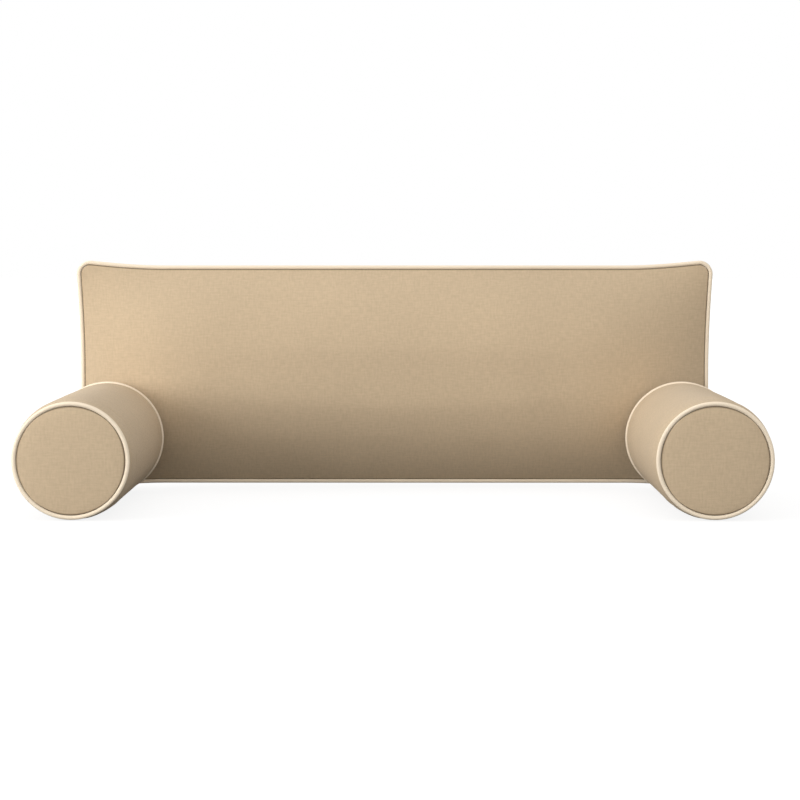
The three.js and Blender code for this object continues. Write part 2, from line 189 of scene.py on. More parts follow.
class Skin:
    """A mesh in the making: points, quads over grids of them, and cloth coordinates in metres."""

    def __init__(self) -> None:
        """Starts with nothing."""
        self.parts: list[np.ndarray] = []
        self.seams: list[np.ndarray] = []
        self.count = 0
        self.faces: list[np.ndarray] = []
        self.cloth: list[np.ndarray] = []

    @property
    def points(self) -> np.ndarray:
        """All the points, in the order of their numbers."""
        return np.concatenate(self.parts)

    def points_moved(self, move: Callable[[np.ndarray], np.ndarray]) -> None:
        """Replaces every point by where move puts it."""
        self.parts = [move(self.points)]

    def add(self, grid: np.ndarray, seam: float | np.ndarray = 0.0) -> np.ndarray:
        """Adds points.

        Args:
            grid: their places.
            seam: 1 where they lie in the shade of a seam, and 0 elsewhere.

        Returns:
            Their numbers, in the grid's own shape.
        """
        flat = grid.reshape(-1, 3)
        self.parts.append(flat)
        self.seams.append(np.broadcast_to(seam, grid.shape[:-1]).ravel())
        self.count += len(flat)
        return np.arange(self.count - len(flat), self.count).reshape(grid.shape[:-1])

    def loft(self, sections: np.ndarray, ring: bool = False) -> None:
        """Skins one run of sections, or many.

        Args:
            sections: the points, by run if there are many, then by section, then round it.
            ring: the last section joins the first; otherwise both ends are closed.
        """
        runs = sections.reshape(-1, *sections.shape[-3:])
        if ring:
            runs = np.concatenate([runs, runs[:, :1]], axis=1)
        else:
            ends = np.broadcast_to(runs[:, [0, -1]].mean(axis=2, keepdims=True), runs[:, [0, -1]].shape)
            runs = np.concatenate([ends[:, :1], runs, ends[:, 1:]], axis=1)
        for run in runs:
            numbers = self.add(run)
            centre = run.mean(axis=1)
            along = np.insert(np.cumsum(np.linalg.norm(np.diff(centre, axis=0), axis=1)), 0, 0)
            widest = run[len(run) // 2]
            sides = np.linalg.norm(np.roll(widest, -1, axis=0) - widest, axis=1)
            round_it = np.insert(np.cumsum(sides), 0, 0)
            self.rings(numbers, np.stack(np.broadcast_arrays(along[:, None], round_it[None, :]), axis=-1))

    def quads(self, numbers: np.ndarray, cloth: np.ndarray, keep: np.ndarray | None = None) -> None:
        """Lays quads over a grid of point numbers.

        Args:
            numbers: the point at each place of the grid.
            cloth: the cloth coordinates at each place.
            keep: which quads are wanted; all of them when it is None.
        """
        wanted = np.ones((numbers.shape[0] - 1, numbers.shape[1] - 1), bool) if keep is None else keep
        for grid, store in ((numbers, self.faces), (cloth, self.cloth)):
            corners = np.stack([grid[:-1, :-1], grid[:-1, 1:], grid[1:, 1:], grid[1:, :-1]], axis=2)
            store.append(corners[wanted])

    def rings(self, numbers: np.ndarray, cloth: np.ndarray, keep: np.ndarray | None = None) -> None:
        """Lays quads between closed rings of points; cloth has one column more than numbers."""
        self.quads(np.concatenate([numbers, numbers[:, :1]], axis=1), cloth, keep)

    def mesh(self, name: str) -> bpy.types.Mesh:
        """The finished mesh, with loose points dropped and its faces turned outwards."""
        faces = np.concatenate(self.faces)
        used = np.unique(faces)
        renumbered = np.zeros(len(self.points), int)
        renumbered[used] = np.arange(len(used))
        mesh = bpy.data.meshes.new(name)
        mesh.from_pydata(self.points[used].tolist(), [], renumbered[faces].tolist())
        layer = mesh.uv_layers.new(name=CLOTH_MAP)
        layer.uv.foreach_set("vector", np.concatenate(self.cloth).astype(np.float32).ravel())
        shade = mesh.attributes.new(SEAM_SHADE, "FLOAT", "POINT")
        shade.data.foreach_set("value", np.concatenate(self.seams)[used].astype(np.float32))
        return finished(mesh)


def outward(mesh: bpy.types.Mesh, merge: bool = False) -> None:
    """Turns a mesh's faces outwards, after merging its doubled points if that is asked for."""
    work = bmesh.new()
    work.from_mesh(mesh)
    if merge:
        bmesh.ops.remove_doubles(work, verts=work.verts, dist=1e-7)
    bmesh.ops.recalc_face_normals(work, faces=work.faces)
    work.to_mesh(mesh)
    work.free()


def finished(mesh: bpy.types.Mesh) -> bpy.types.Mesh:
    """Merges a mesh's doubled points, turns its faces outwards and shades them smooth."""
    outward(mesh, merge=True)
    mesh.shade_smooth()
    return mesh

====

* **WHAT THE TASK ASKS**
Exactly as they appear, please write out the lines from the opening of the listing above down to the line containing "sections, or many.", with both end lines included.

* **ANSWER TO THE TASK**
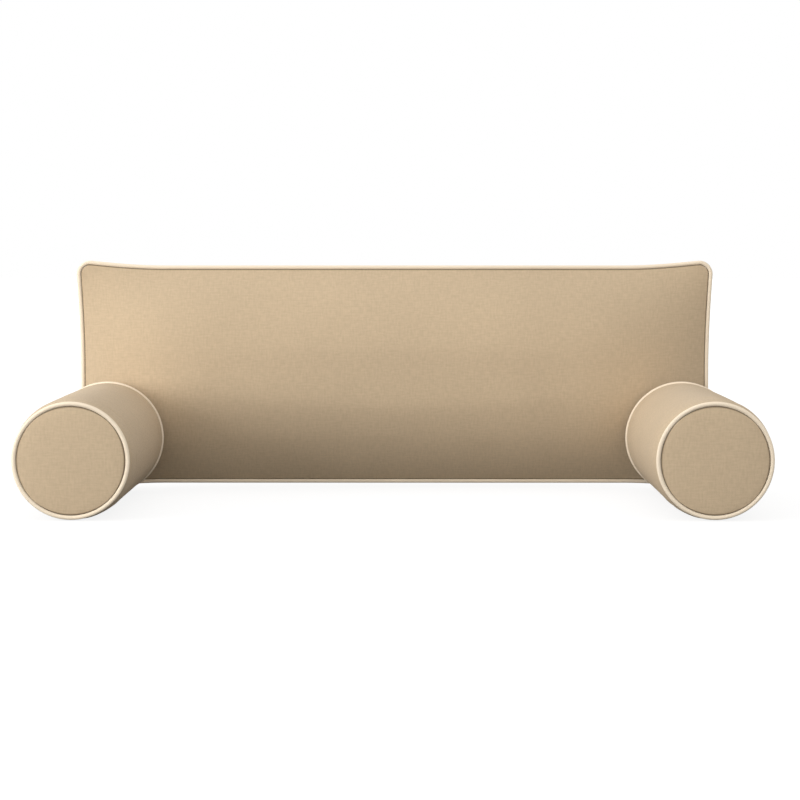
The three.js and Blender code for this object continues. Write part 2, from line 189 of scene.py on. More parts follow.
class Skin:
    """A mesh in the making: points, quads over grids of them, and cloth coordinates in metres."""

    def __init__(self) -> None:
        """Starts with nothing."""
        self.parts: list[np.ndarray] = []
        self.seams: list[np.ndarray] = []
        self.count = 0
        self.faces: list[np.ndarray] = []
        self.cloth: list[np.ndarray] = []

    @property
    def points(self) -> np.ndarray:
        """All the points, in the order of their numbers."""
        return np.concatenate(self.parts)

    def points_moved(self, move: Callable[[np.ndarray], np.ndarray]) -> None:
        """Replaces every point by where move puts it."""
        self.parts = [move(self.points)]

    def add(self, grid: np.ndarray, seam: float | np.ndarray = 0.0) -> np.ndarray:
        """Adds points.

        Args:
            grid: their places.
            seam: 1 where they lie in the shade of a seam, and 0 elsewhere.

        Returns:
            Their numbers, in the grid's own shape.
        """
        flat = grid.reshape(-1, 3)
        self.parts.append(flat)
        self.seams.append(np.broadcast_to(seam, grid.shape[:-1]).ravel())
        self.count += len(flat)
        return np.arange(self.count - len(flat), self.count).reshape(grid.shape[:-1])

    def loft(self, sections: np.ndarray, ring: bool = False) -> None:
        """Skins one run of sections, or many.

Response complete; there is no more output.